Il faut sortir de cela.  Laissez-vous féconder par cette partie de vous même qui est plus profonde, plus intime, plus intérieure, un peu plus loin de la surface, un peu plus loin des apparences, un peu plus vraie, un peu plus naturelle.

Je ne dis pas que c’est de façon générale le monde dans lequel nous vivons, je dis qu’il peut nous arriver de vivre de cette façon, auquel cas le fait d’entendre quelqu’un le formuler, mettre des mots dessus, peut nous aider à prendre du recul et à agir différemment.
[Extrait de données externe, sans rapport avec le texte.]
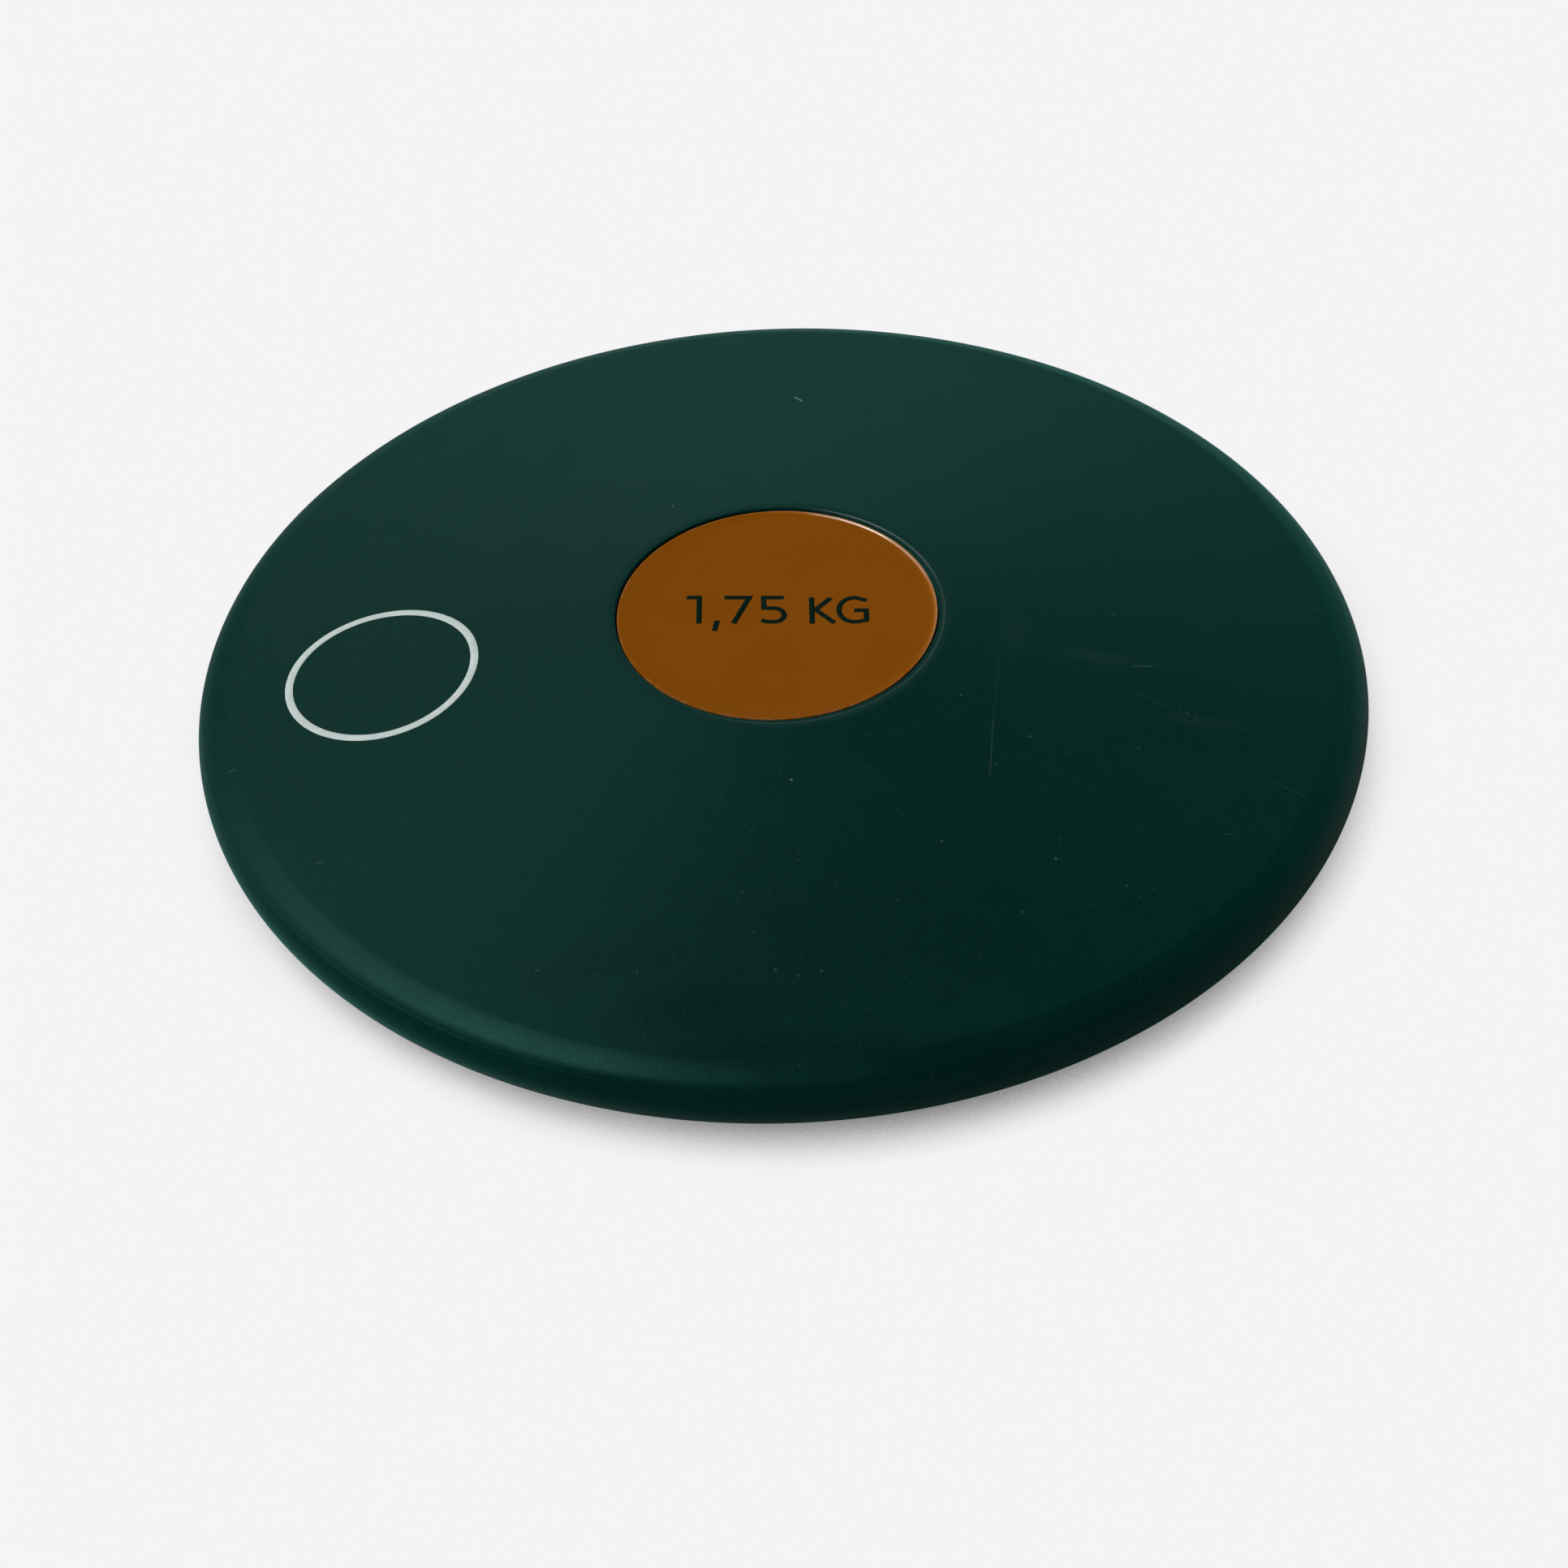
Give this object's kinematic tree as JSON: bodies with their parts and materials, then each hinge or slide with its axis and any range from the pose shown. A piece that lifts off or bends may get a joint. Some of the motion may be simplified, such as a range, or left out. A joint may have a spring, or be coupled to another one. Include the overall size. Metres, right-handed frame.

Il y a un autre rapport au monde possible, un monde dans lequel on se fie un peu moins aux images, un monde dans lequel ce n’est pas l’extérieur et les apparences qui nous définissent, mais notre guidance intérieure, notre intuition, notre inspiration. La vraie inspiration vient de l’intérieur, elle n’est pas dépendante des facteurs extérieurs, elle n’est pas « politicienne », elle ne cherche pas à se « donner un genre ». Elle coule de source et ne se laisse pas court-circuiter par nos pensées qui elles sont malheureusement trop contaminées par un souci de reconnaissance et nous plongent dans la séduction. La vraie liberté, c’est s’autoriser à être soi, ce soi qui est le produit d’une prise de conscience de ce qui nous anime intérieurement. La vraie liberté c’est d’être soi, non dans un esprit trop démonstratif, ce qui serait de l’exhibitionnisme ou une autre vaine tentative de séduire et d’attirer la reconnaissance, mais d’être soi simplement, en toute fluidité, sans tapage, sans fausse modestie ni excès d’orgueil, être soi en gardant à l’esprit et en acceptant le fait que notre naturel pourra quand même faire l’objet de jugements et c’est normal, c’est la vie, inutile de s’indigner. Au contraire, l’autre est un miroir, sa perception est pour nous un garde-fou. L’autre nous permet de nous améliorer, de nous remettre en question :  il nous aide à veiller à demeurer authentique sans entraver autrui, sans le brusquer en nous pensant soudainement maître du monde. Il ne faut pas non plus chercher à tout prix à être compris, car ce serait être un peu trop politique. Il suffit d’être simplement soi.